In 2010, Merche Esmeralda announced her retirement from the stage. She gave her farewell performance with a new performance of Medea, which she had danced with the Ballet Nacional in 1986. She continued her teaching activities. However, she could not resist the poetry of the play Última parada with verses by Miguel Hernández, and so she returned to the stage in 2014 at the Bienal de Flamenco (Seville) and later in Madrid. Also in 2015, she performed in Última parada in Madrid.

===Teaching activities===
Since 1997, Merche Esmeralda has taught numerous courses and master classes.
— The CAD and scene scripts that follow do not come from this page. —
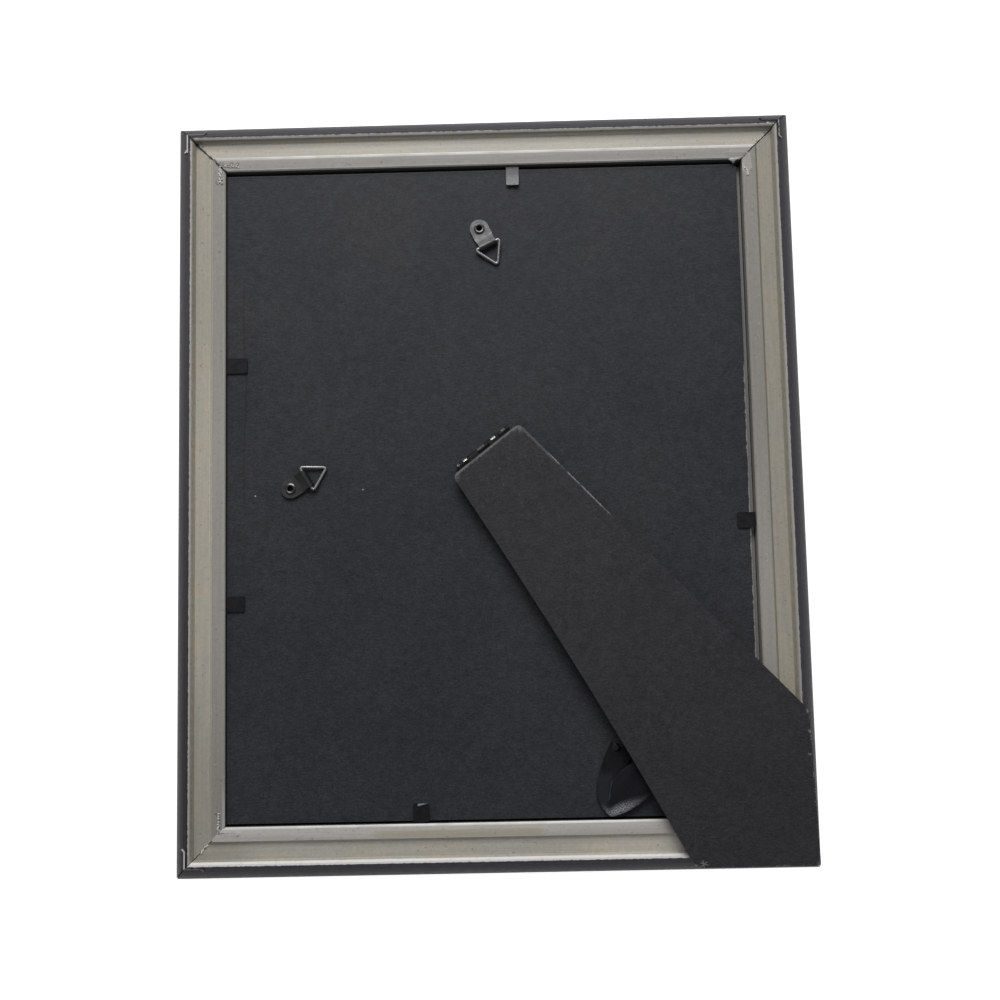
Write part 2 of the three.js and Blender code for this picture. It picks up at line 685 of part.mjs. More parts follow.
// Headed rivet along +Z, its head's underside at z = 0
function rivetGeometry(length) {
  const head = RIVET_HEAD / 2;
  const shank = RIVET_SHANK / 2;
  const profile = [
    [0, -length],
    [shank, -length],
    [shank, 0],
    [head, 0],
    [head, RIVET_HEAD_THICKNESS * 0.4],
    [head * 0.7, RIVET_HEAD_THICKNESS * 0.85],
    [0, RIVET_HEAD_THICKNESS],
  ];
  const geometry = new THREE.LatheGeometry(profile.map(([r, z]) => new THREE.Vector2(r, z)), 20);
  geometry.rotateX(Math.PI / 2);
  return geometry;
}

function addEasel(board) {
  const hinge = addGroup(board, HINGE_X, HINGE_Y, HINGE_Z - BOARD_TOP, HINGE_TURN);
  const boardLeaf = addMesh(hinge, 'hinge_board_leaf', leafGeometry(0, -1), blackSteel);
  addMesh(hinge, 'hinge_pin', tubeAlongX(HINGE_PIN / 2, 0, -HINGE_LENGTH / 2, HINGE_LENGTH / 2), blackSteel);
  const pocket = -KNUCKLE_RADIUS - SEAT_GAP - PRONG_LENGTH - PLAY;
  for (const hole of prongs(pocket, 0, PLAY)) carve(backingBoard, hole, boardLeaf);

  // The closed leg lies on the ridge of the right-hand moulding, just inside its heel
  const legSeat = KNUCKLE_RADIUS + SEAT_GAP;
  const { heel } = legCorners();
  const ridgeInner = RIDGE_OUTSIDE + 2 * RIDGE_WIDTH;
  const away = -inHinge(FRAME_WIDTH / 2 - ridgeInner, -FRAME_HEIGHT / 2 + LEG_FOOT_INSET + LEG_FOOT_HEIGHT).y;
  const tilt = Math.atan2(RIDGE_Z + SEAT_GAP - HINGE_Z - legSeat, Math.min(away, -heel.y));
  const legGroup = new THREE.Group();
  legGroup.rotation.x = -tilt;
  hinge.add(legGroup);

  const leg = addMesh(legGroup, 'easel_leg', plate(legOutline(), LEG_THICKNESS, legSeat), blackLeg);
  const legLeaf = addMesh(legGroup, 'hinge_leg_leaf', leafGeometry(1, 1), blackSteel);
  for (const hole of prongs(0, legSeat + PRONG_LENGTH + PLAY, PLAY)) carve(leg, hole, legLeaf);
  addRibbon(hinge, legGroup, leg, legSeat, tilt);
}

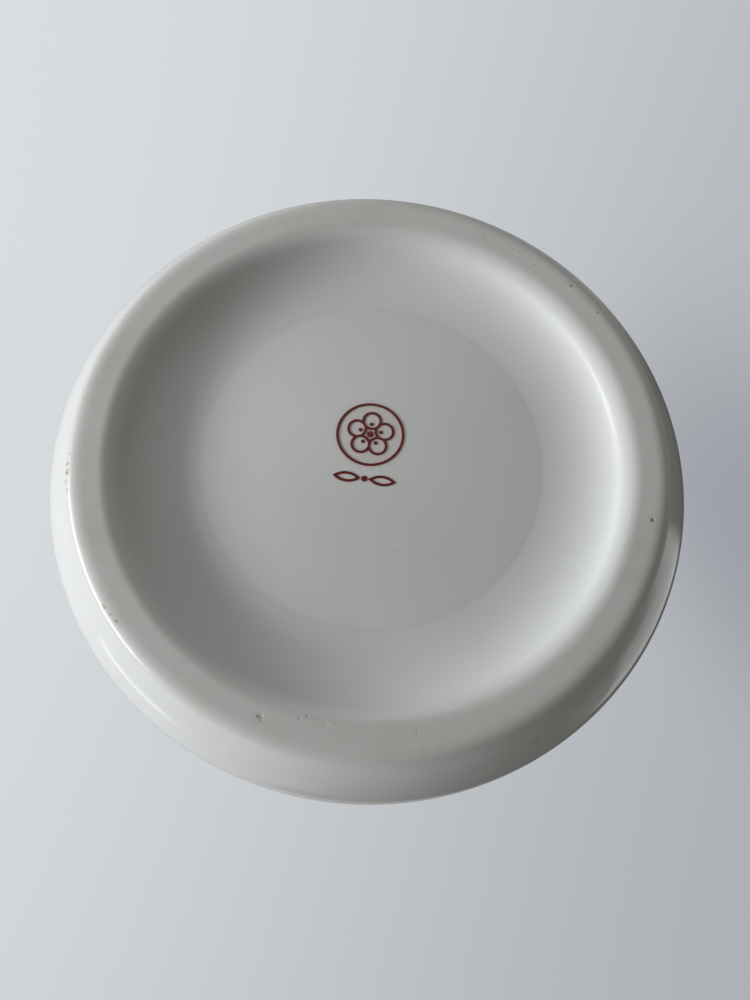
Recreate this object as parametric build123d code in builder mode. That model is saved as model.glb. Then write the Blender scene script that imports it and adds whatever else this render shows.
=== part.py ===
"""Porcelain vase with a recessed base: straight round body, rounded shoulder, short flared neck.

The vase is potted in sections that are luted together with slip and fired as one. Each section is
a solid of revolution about Z. The vase stands on its foot at z = 0, with Z through its middle.
"""
import os

from build123d import *

# Driving dimensions, in millimetres
band_inner_r = 46.2  # flat contact band on the crown of the foot
band_outer_r = 48.6
wall_r = 57.2  # outside of the body just above the foot
belly_r = 57.5  # outside of the body at mid height
edge_rise = 12.0  # height over which the foot's outer edge rounds up into the wall
bend_r = 51.6  # where the rounded crown turns into the sloping outer side
bend_z = 1.05
lip_inner_r = 42.7  # where the cove turns into the rounded crown
lip_inner_z = 1.5
wall_t = 4.0
recess_depth = 4.9  # depth of the recess at the edge of the base's sagged part
dome = 1.25  # how far the middle of the base sags towards the table
dome_r = 30.0  # sagged part of the recessed base, inside the cove
floor_t = 4.6
shoulder_z = 178.0  # where the straight body turns into the shoulder
neck_foot_r = 36.0
neck_foot_z = 206.5
lip_r = 36.5  # outside of the lip where its rolled edge starts
lip_z = 241.8
lip_t = 3.8

# Seams between the luted sections
plug_bottom_r = dome_r  # the base is a tapered plug
plug_top_r = dome_r + 3.0
foot_seam_z = 15.0
body_seam_z = 176.0
lap = 3.0  # height of the stepped lap in both wall seams

# Fired enamel mark on the recessed base, put on by hand a little off the middle
mark_x = 0.9
mark_y = 4.2
mark_r = 6.0
mark_line = 0.45
mark_t = 0.1
petal_count = 5
petal_r = 1.75
petal_offset = 2.55
stamen_offset = 1.9
leaf_length = 4.8
leaf_width = 1.9
leaf_x = 3.1
leaf_y = -8.4

reach = 300.0  # a size larger than the vase, for cutting planes
seam_overrun = 3.0  # how far a cutting line runs past both faces of the wall

floor_z = recess_depth + floor_t
base_middle_z = recess_depth - dome
dome_curve_r = (dome_r**2 + dome**2) / (2 * dome)
inner_r = wall_r - wall_t
lap_r = wall_r - wall_t / 2

# Slope of the wall at the neck's foot and at the lip, as unit vectors pointing up the profile
neck_foot_dir = Vector(-1.0, 0.35).normalized()
lip_dir = Vector(0.66, 0.75).normalized()
neck_foot = Vector(neck_foot_r, neck_foot_z)
lip_outside = Vector(lip_r, lip_z)


def dome_at(radius, clearance=0.0):
    """The point of the sagged underside at a radius, or of a face that stands clearance below it."""
    rise = dome_curve_r - (dome_curve_r**2 - radius**2) ** 0.5
    return (radius, base_middle_z - clearance + rise)


def inward(direction):
    """The direction across the wall, from its outside to its inside."""
    return Vector(-direction.Y, direction.X)


neck_foot_inside = neck_foot + inward(neck_foot_dir) * wall_t
neck_seam_top = neck_foot - inward(neck_foot_dir) * seam_overrun
neck_seam_bottom = neck_foot_inside + inward(neck_foot_dir) * seam_overrun
lip_inside = lip_outside + inward(lip_dir) * lip_t
lip_crown = (lip_outside + lip_inside) / 2 + lip_dir * (lip_t / 2)

# Section through the whole fired vase, on one side of its axis
with BuildSketch(Plane.XZ) as wall_section:
    with BuildLine():
        Line((0, floor_z), (0, base_middle_z))
        ThreePointArc((0, base_middle_z), dome_at(dome_r / 2), (dome_r, recess_depth))
        Bezier((dome_r, recess_depth), (38.0, 5.25), (41.0, 3.3), (lip_inner_r, lip_inner_z))
        Bezier((lip_inner_r, lip_inner_z), (43.62, 0.55), (44.88, 0), (band_inner_r, 0))
        Line((band_inner_r, 0), (band_outer_r, 0))
        Bezier((band_outer_r, 0), (50.2, 0), (51.0, 0.35), (bend_r, bend_z))
        Bezier((bend_r, bend_z), (53.23, 2.95), (wall_r, 7.0), (wall_r, edge_rise))
        ThreePointArc((wall_r, edge_rise), (belly_r, 95), (wall_r, shoulder_z))
        Bezier(
            (wall_r, shoulder_z),
            (wall_r, shoulder_z + 19),
            neck_foot - neck_foot_dir * 10.6,
            neck_foot,
        )
        Bezier(neck_foot, neck_foot + neck_foot_dir * 12.2, lip_outside - lip_dir * 18, lip_outside)
        ThreePointArc(lip_outside, lip_crown, lip_inside)
        Bezier(
            lip_inside,
            lip_inside - lip_dir * 19.8,
            neck_foot_inside + neck_foot_dir * 15.2,
            neck_foot_inside,
        )
        Bezier(
            neck_foot_inside,
            neck_foot_inside - neck_foot_dir * 9.8,
            (inner_r, shoulder_z + 16.5),
            (inner_r, shoulder_z),
        )
        ThreePointArc((inner_r, shoulder_z), (belly_r - wall_t, 100), (inner_r, 22))
        Bezier((inner_r, 22), (inner_r, 14.5), (48.5, floor_z), (40, floor_z))
        Line((40, floor_z), (0, floor_z))
    make_face()

# Base: a tapered disc that plugs the foot ring
with BuildPart() as base_floor:
    with BuildSketch(Plane.XZ):
        add(wall_section.sketch)
        with BuildLine():
            Polyline(
                (0, 0),
                (plug_bottom_r, 0),
                (plug_bottom_r, recess_depth),
                (plug_top_r, floor_z),
                (0, floor_z),
                close=True,
            )
        make_face(mode=Mode.INTERSECT)
    revolve(axis=Axis.Z)

# Foot ring: contact band, cove and rounded outer edge
with BuildPart() as foot_ring:
    with BuildSketch(Plane.XZ):
        add(wall_section.sketch)
        with BuildLine():
            Polyline(
                (plug_bottom_r, 0),
                (plug_bottom_r, recess_depth),
                (plug_top_r, floor_z),
                (plug_top_r, foot_seam_z + lap),
                (lap_r, foot_seam_z + lap),
                (lap_r, foot_seam_z),
                (reach, foot_seam_z),
                (reach, 0),
                close=True,
            )
        make_face(mode=Mode.INTERSECT)
    revolve(axis=Axis.Z)

# Body wall: lapped outside the foot ring and inside the shoulder
with BuildPart() as body_wall:
    with BuildSketch(Plane.XZ):
        add(wall_section.sketch)
        with BuildLine():
            Polyline(
                (0, foot_seam_z + lap),
                (lap_r, foot_seam_z + lap),
                (lap_r, foot_seam_z),
                (reach, foot_seam_z),
                (reach, body_seam_z),
                (lap_r, body_seam_z),
                (lap_r, body_seam_z + lap),
                (0, body_seam_z + lap),
                close=True,
            )
        make_face(mode=Mode.INTERSECT)
    revolve(axis=Axis.Z)

# Shoulder: closes the body in to the neck
with BuildPart() as shoulder:
    with BuildSketch(Plane.XZ):
        add(wall_section.sketch)
        with BuildLine():
            Polyline(
                (neck_seam_bottom.X, body_seam_z + lap),
                (lap_r, body_seam_z + lap),
                (lap_r, body_seam_z),
                (reach, body_seam_z),
                (reach, neck_seam_top.Y),
                neck_seam_top,
                neck_seam_bottom,
                close=True,
            )
        make_face(mode=Mode.INTERSECT)
    revolve(axis=Axis.Z)

# Neck with its flared, rolled lip
with BuildPart() as neck:
    with BuildSketch(Plane.XZ):
        add(wall_section.sketch)
        with BuildLine():
            Polyline(
                (0, neck_seam_bottom.Y),
                neck_seam_bottom,
                neck_seam_top,
                (reach, neck_seam_top.Y),
                (reach, reach),
                (0, reach),
                close=True,
            )
        make_face(mode=Mode.INTERSECT)
    revolve(axis=Axis.Z)

# One leaf of the mark: the lens where two circles overlap, drawn as an outline
leaf_arc_r = (leaf_length**2 / leaf_width + leaf_width) / 4
leaf_arc_y = leaf_arc_r - leaf_width / 2
with BuildSketch() as leaf:
    with Locations((0, leaf_arc_y)):
        Circle(leaf_arc_r)
    with Locations((0, -leaf_arc_y)):
        Circle(leaf_arc_r, mode=Mode.INTERSECT)
    offset(amount=-mark_line, mode=Mode.SUBTRACT)

# Enamel mark: a plain blossom in a ring over two leaves, raised on the sagged underside of the base
with BuildPart() as base_mark:
    with BuildSketch():
        with Locations((mark_x, mark_y)):
            Circle(mark_r)
            Circle(mark_r - mark_line, mode=Mode.SUBTRACT)
            with PolarLocations(petal_offset, petal_count, start_angle=90):
                Circle(petal_r)
            with PolarLocations(petal_offset, petal_count, start_angle=90):
                Circle(petal_r - mark_line, mode=Mode.SUBTRACT)
            with PolarLocations(stamen_offset, petal_count, start_angle=90):
                Circle(mark_line * 0.75)
            Circle(mark_line * 1.3)
            with Locations((-leaf_x, leaf_y), (leaf_x, leaf_y)):
                add(leaf.sketch)
            with Locations((0, leaf_y)):
                Circle(mark_line * 1.2)
    extrude(amount=floor_z)
    with BuildSketch(Plane.XZ):
        with BuildLine():
            ThreePointArc(dome_at(0), dome_at(dome_r / 2), dome_at(dome_r))
            Line(dome_at(dome_r), dome_at(dome_r, mark_t))
            ThreePointArc(dome_at(dome_r, mark_t), dome_at(dome_r / 2, mark_t), dome_at(0, mark_t))
            Line(dome_at(0, mark_t), dome_at(0))
        make_face()
    revolve(axis=Axis.Z, mode=Mode.INTERSECT)

os.makedirs("parts", exist_ok=True)
foot_ring.part.label = "foot_ring"
export_step(foot_ring.part, "parts/foot_ring.step")
base_floor.part.label = "base_floor"
export_step(base_floor.part, "parts/base_floor.step")
body_wall.part.label = "body_wall"
export_step(body_wall.part, "parts/body_wall.step")
shoulder.part.label = "shoulder"
export_step(shoulder.part, "parts/shoulder.step")
neck.part.label = "neck"
export_step(neck.part, "parts/neck.step")
base_mark.part.label = "base_mark"
export_step(base_mark.part, "parts/base_mark.step")
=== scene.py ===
"""Looks of a white porcelain vase, seen from below its foot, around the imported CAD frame.

Each potted section is turned again here as a fine mesh on the CAD section's own outline, and takes
a glaze built from nodes. Outlines, what firing does to them and the marks on the foot are in
millimetres, with points of an outline as (radius, height). Everything else is in metres.
"""
import math

import bmesh
import bpy
from mathutils import Matrix, Vector, noise


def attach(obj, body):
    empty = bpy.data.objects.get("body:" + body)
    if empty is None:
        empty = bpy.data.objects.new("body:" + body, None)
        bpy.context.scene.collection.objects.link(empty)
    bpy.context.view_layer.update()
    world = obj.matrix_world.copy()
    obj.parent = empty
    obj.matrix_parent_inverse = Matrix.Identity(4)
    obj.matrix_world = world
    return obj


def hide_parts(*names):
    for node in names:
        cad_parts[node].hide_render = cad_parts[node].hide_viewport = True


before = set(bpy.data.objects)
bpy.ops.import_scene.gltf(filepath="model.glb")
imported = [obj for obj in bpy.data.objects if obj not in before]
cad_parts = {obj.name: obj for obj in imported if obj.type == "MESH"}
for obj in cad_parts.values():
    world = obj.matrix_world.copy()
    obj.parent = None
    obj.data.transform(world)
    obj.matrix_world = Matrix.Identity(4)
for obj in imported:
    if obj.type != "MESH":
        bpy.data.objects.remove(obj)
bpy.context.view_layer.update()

scene = bpy.context.scene
mm = 0.001

# ---------------------------------------------------------------- outline of the vase, in millimetres

band_inner_r = 46.2  # flat contact band on the crown of the foot
band_outer_r = 48.6
bend = (51.6, 1.05)  # where the rounded crown turns into the sloping outer side
lip_inner = (42.7, 1.5)  # where the cove turns into the rounded crown
wall_r = 57.2  # outside of the body just above the foot
belly_r = 57.5  # outside of the body at mid height
edge_rise = 12.0  # height over which the foot's outer edge rounds up into the wall
wall_t = 4.0
inner_r = wall_r - wall_t
recess_depth = 4.9  # depth of the recess at the edge of the base's sagged part
dome = 1.25  # how far the middle of the base sags
dome_r = 30.0  # sagged part of the base, inside the cove
floor_t = 4.6
floor_z = recess_depth + floor_t
floor_flat_r = 40.0  # flat inside of the base, up to its rounded corner
inner_low_z = 22.0  # where that corner has turned into the inside of the wall
shoulder_z = 178.0  # where the straight body turns into the shoulder
neck_foot = Vector((36.0, 206.5))
neck_foot_dir = Vector((-1.0, 0.35)).normalized()
lip_outside = Vector((36.5, 241.8))
lip_dir = Vector((0.66, 0.75)).normalized()
lip_t = 3.8

# The wall bulges evenly between the foot's rounded edge and the shoulder
bulge = belly_r - wall_r
bulge_reach = (shoulder_z - edge_rise) / 2
outside_middle_z = (edge_rise + shoulder_z) / 2
inside_middle_z = (inner_low_z + shoulder_z) / 2

# Seams between the luted sections
plug_top_r = dome_r + 3.0
foot_seam_z = 15.0
body_seam_z = 176.0
lap = 3.0  # height of the stepped lap in both wall seams
lap_r = wall_r - wall_t / 2


def inward(direction):
    """The direction across the wall, from its outside to its inside."""
    return Vector((-direction.y, direction.x))


neck_foot_inside = neck_foot + inward(neck_foot_dir) * wall_t
lip_inside = lip_outside + inward(lip_dir) * lip_t


def bezier(p0, p1, p2, p3, steps):
    """Points along a cubic Bezier curve, both ends included."""
    made = []
    for i in range(steps + 1):
        t = i / steps
        s = 1 - t
        weights = (s**3, 3 * s * s * t, 3 * s * t * t, t**3)
        made.append(
            tuple(sum(w * p[k] for w, p in zip(weights, (p0, p1, p2, p3))) for k in (0, 1))
        )
    return made


def line(p0, p1, steps):
    """Points along a straight line, both ends included."""
    return [tuple(p0[k] + (p1[k] - p0[k]) * i / steps for k in (0, 1)) for i in range(steps + 1)]


def wall(low, high, middle, widest, steps):
    """The body wall between two heights: a very slight barrel, widest at its middle."""
    made = []
    for i in range(steps + 1):
        z = low + (high - low) * i / steps
        made.append((widest - bulge * ((z - middle) / bulge_reach) ** 2, z))
    return made


def outer_wall(low, high, steps):
    """The outside of the wall."""
    return wall(low, high, outside_middle_z, belly_r, steps)


def inner_wall(low, high, steps):
    """The inside of the wall."""
    return wall(low, high, inside_middle_z, belly_r - wall_t, steps)


def joined(*runs):
    """One outline from runs of points, where a run may start at the point that ended the last one."""
    same = 1e-4
    points = []
    for run in runs:
        for p in run:
            if not points or (Vector(p) - Vector(points[-1])).length > same:
                points.append(p)
    return points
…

She taught in Barcelona, Madrid, Santander, Seville, Jerez de la Frontera, at the University of Alcalá, but also abroad, especially in Germany and Japan. In 1999, she presented her self-developed flamenco teaching method. This was taken over by the Alfonso X El Sabio University in Madrid. In 2006, she was appointed professor at the Conservatorio Superior de Danza de Madrid.